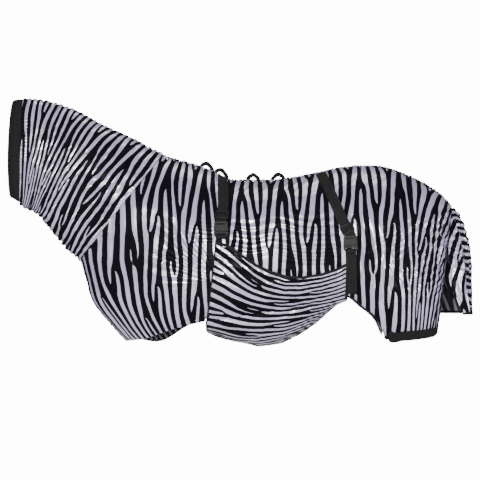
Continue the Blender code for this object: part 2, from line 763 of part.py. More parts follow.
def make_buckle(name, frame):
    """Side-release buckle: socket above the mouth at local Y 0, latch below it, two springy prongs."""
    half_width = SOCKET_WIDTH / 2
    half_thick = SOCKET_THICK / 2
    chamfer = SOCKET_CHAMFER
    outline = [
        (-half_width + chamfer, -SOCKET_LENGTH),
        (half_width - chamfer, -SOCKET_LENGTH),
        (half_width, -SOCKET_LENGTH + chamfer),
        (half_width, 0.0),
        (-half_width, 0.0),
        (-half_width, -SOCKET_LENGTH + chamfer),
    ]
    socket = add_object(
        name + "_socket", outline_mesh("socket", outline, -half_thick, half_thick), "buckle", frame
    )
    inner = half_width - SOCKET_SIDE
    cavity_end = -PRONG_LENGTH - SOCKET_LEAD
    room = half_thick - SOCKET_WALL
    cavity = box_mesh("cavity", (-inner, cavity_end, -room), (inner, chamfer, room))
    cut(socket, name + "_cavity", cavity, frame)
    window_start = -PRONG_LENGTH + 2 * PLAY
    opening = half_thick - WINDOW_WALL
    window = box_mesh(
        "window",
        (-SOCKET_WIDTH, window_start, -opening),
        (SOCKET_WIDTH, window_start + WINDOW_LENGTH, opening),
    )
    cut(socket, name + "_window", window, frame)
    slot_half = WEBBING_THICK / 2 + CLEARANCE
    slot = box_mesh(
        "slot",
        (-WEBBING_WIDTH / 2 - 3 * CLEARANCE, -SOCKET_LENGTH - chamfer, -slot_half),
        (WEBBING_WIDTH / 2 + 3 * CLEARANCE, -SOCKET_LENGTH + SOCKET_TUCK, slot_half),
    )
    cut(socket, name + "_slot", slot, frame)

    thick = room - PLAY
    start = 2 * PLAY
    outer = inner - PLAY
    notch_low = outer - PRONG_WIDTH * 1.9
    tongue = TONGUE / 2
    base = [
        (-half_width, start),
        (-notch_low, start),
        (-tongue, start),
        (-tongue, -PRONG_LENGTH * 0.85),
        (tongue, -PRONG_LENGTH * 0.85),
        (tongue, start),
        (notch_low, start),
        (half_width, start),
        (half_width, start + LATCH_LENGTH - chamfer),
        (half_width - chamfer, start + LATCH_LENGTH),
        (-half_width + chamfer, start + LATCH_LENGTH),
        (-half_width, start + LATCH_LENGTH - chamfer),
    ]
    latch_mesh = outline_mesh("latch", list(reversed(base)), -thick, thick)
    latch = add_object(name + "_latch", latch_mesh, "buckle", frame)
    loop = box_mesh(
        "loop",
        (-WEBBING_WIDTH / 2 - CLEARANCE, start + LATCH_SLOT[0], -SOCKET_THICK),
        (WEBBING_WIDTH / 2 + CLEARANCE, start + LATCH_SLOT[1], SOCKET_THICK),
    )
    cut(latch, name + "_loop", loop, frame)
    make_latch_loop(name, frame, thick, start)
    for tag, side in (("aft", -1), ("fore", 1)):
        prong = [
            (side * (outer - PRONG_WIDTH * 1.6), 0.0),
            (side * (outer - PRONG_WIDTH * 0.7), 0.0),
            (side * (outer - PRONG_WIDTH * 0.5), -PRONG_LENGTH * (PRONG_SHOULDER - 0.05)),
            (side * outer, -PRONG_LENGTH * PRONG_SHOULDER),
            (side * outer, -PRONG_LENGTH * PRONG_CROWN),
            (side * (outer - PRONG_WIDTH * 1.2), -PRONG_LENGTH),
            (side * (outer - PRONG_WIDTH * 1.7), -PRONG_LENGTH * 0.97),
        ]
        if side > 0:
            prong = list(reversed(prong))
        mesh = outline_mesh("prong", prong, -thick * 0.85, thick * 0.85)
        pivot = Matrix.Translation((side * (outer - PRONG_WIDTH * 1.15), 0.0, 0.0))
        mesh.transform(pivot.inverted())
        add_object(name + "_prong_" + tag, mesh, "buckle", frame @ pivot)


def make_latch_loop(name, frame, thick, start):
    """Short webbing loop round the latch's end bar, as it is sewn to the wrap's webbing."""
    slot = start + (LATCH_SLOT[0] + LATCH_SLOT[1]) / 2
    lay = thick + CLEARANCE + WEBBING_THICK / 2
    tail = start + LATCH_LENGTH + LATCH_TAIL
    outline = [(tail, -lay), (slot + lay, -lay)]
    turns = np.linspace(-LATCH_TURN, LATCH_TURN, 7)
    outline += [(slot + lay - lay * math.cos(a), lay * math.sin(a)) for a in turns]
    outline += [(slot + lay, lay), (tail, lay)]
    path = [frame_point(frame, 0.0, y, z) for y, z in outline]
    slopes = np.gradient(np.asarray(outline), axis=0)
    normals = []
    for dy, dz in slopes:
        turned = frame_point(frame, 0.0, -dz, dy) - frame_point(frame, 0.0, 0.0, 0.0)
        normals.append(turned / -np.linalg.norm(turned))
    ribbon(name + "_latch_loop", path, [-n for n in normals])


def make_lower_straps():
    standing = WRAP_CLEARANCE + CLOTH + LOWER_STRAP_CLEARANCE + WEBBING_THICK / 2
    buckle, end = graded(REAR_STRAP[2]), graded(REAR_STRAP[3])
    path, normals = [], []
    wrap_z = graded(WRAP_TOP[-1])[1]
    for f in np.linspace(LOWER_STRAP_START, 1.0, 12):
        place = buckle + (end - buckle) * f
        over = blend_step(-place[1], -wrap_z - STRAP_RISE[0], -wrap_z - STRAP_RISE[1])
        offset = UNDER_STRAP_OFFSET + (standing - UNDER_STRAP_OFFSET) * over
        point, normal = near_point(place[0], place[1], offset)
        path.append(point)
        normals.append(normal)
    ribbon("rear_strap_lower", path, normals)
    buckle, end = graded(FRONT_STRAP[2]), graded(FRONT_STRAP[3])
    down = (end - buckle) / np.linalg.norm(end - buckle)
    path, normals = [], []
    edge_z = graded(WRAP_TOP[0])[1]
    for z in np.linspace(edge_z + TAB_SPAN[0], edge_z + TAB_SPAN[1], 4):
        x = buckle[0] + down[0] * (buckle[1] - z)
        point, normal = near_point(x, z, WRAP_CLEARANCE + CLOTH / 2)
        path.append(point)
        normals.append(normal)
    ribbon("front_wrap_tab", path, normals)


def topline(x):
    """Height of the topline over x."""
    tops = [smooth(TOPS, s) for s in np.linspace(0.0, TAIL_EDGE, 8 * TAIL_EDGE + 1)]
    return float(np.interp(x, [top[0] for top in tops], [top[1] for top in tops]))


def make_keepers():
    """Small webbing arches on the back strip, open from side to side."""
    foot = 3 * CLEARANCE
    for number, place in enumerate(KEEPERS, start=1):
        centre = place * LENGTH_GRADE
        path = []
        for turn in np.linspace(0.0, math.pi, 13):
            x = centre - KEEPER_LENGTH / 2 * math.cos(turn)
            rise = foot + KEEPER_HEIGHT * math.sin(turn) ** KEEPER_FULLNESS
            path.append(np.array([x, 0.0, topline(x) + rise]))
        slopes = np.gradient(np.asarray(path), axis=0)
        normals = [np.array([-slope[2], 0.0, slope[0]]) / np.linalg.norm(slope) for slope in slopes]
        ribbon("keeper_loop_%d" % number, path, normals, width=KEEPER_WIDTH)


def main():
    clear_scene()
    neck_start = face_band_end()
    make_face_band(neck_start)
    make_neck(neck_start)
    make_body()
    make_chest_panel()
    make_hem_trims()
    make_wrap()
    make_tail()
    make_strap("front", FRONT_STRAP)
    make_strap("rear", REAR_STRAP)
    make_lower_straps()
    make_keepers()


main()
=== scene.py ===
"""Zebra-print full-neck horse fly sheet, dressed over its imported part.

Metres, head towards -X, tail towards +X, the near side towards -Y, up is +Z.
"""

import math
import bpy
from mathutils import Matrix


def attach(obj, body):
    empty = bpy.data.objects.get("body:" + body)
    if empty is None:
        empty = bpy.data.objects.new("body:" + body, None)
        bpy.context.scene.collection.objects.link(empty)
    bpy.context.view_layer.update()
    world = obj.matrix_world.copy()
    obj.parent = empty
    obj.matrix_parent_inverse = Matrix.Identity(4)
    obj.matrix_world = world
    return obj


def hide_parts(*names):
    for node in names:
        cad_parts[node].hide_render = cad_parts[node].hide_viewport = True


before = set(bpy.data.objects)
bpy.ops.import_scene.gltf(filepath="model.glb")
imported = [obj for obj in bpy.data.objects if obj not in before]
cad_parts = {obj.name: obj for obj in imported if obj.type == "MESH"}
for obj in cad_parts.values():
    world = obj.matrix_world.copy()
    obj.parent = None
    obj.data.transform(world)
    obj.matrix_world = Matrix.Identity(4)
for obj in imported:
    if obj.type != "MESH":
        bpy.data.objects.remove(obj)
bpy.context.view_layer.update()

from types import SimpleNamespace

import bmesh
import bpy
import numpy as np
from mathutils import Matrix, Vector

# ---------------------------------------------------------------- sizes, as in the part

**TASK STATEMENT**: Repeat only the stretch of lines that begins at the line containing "obj.matrix_parent_inverse = Matrix.Identity(4)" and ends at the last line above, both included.

**OUTPUT OF THE EXERCISE**:
    obj.matrix_parent_inverse = Matrix.Identity(4)
    obj.matrix_world = world
    return obj


def hide_parts(*names):
    for node in names:
        cad_parts[node].hide_render = cad_parts[node].hide_viewport = True


before = set(bpy.data.objects)
bpy.ops.import_scene.gltf(filepath="model.glb")
imported = [obj for obj in bpy.data.objects if obj not in before]
cad_parts = {obj.name: obj for obj in imported if obj.type == "MESH"}
for obj in cad_parts.values():
    world = obj.matrix_world.copy()
    obj.parent = None
    obj.data.transform(world)
    obj.matrix_world = Matrix.Identity(4)
for obj in imported:
    if obj.type != "MESH":
        bpy.data.objects.remove(obj)
bpy.context.view_layer.update()

from types import SimpleNamespace

import bmesh
import bpy
import numpy as np
from mathutils import Matrix, Vector

# ---------------------------------------------------------------- sizes, as in the part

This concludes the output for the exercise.